--- Start of SUPPLIED INFORMATION ---

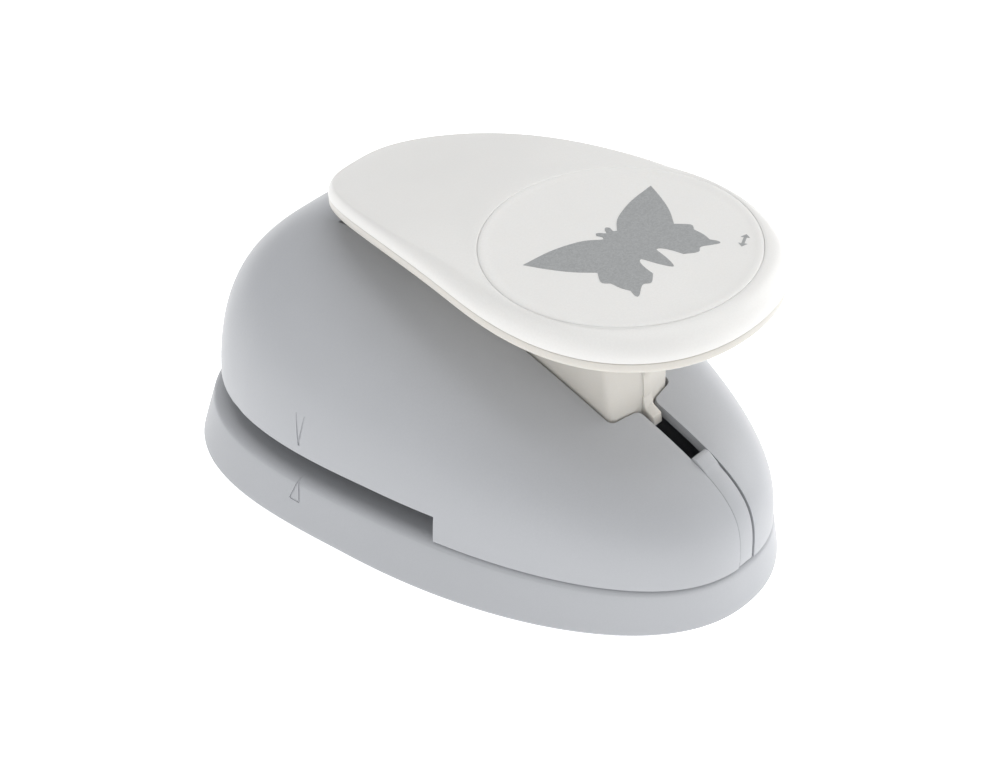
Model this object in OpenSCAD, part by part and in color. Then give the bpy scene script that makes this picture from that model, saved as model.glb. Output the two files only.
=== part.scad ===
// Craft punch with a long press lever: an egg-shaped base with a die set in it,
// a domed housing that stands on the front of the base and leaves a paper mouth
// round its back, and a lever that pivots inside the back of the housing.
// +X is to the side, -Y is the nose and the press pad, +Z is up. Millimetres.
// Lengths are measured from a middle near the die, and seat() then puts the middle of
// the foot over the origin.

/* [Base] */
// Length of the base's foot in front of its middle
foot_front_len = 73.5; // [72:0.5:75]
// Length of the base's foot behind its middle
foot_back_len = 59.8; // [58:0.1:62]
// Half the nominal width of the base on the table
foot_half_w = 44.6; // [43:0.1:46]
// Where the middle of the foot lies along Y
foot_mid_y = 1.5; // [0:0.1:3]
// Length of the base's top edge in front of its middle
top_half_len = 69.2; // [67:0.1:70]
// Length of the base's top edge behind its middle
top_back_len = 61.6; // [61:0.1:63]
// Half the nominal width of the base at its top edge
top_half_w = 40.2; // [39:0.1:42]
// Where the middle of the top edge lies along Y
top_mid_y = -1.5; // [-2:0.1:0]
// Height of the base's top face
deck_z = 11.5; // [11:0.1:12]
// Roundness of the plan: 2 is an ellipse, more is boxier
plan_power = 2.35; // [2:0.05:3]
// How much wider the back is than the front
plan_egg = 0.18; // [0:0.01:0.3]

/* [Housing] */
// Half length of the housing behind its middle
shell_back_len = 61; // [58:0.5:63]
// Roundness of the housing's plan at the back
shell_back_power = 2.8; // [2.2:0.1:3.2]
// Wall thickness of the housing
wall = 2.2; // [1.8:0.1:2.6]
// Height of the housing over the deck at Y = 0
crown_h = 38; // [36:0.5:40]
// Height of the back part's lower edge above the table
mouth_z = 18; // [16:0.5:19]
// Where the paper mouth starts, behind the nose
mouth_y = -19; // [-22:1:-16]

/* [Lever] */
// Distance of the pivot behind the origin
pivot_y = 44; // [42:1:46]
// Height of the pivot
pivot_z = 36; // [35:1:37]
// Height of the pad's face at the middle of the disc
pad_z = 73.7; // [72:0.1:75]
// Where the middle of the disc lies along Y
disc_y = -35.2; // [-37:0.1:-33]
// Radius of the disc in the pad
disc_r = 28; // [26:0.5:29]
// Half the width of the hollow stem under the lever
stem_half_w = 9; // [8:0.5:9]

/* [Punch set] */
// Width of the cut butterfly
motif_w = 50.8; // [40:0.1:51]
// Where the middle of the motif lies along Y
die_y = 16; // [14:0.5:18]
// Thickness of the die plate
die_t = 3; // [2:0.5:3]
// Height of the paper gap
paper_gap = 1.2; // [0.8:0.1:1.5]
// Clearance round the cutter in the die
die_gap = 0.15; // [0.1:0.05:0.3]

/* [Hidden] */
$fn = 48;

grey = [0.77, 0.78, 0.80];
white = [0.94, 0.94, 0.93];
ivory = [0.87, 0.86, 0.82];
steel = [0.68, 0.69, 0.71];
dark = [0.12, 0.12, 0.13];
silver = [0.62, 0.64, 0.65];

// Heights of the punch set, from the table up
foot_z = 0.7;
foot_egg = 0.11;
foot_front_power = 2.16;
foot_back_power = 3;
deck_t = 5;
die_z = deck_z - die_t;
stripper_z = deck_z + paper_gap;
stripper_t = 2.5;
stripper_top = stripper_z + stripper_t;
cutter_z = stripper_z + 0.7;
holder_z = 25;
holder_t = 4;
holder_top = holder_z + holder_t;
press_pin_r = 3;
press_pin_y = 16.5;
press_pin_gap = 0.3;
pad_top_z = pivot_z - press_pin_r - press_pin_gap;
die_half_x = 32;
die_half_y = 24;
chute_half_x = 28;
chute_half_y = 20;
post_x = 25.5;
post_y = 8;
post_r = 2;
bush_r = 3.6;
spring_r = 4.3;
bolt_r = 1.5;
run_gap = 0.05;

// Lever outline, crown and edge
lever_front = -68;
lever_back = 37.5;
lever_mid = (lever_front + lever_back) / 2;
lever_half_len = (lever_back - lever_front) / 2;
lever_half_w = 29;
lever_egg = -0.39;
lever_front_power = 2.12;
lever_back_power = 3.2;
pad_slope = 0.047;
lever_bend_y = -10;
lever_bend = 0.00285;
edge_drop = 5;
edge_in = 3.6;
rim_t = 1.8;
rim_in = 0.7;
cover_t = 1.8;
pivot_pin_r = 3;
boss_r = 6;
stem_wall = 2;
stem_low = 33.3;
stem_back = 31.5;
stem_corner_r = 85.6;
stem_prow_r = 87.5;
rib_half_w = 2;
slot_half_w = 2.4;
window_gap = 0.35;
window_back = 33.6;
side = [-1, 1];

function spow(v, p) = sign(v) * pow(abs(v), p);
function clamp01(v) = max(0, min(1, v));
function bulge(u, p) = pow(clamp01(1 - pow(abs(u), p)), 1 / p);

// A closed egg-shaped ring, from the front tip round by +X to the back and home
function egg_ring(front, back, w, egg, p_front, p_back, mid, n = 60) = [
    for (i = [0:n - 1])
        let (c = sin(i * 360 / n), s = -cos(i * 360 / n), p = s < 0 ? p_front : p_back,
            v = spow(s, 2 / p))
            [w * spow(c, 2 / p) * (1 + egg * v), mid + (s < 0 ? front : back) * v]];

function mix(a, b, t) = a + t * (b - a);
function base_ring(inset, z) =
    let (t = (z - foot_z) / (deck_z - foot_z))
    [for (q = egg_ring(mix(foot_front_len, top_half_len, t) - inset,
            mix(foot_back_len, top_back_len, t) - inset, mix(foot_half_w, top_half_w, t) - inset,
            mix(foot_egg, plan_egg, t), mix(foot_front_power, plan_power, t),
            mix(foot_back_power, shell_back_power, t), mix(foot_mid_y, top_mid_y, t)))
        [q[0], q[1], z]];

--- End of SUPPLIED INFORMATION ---

● AIM
Each line from the start of the listing above through the line containing "over the origin." should be copied exactly, please, with no other lines added.

● REPLY TO THE TASK
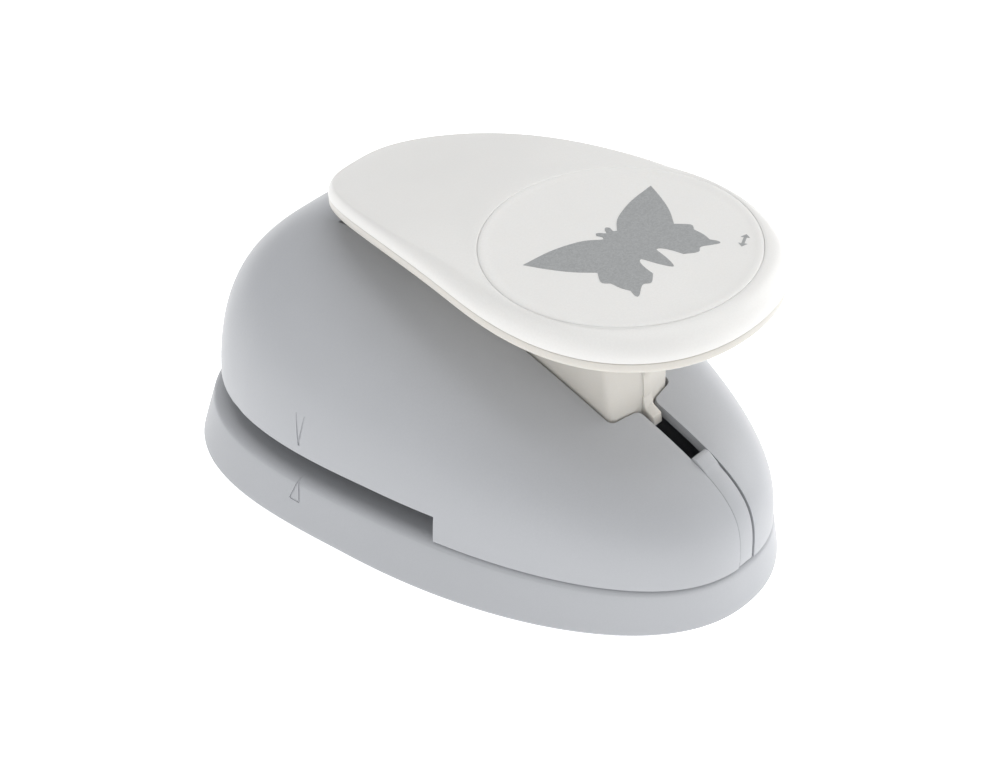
Model this object in OpenSCAD, part by part and in color. Then give the bpy scene script that makes this picture from that model, saved as model.glb. Output the two files only.
=== part.scad ===
// Craft punch with a long press lever: an egg-shaped base with a die set in it,
// a domed housing that stands on the front of the base and leaves a paper mouth
// round its back, and a lever that pivots inside the back of the housing.
// +X is to the side, -Y is the nose and the press pad, +Z is up. Millimetres.
// Lengths are measured from a middle near the die, and seat() then puts the middle of
// the foot over the origin.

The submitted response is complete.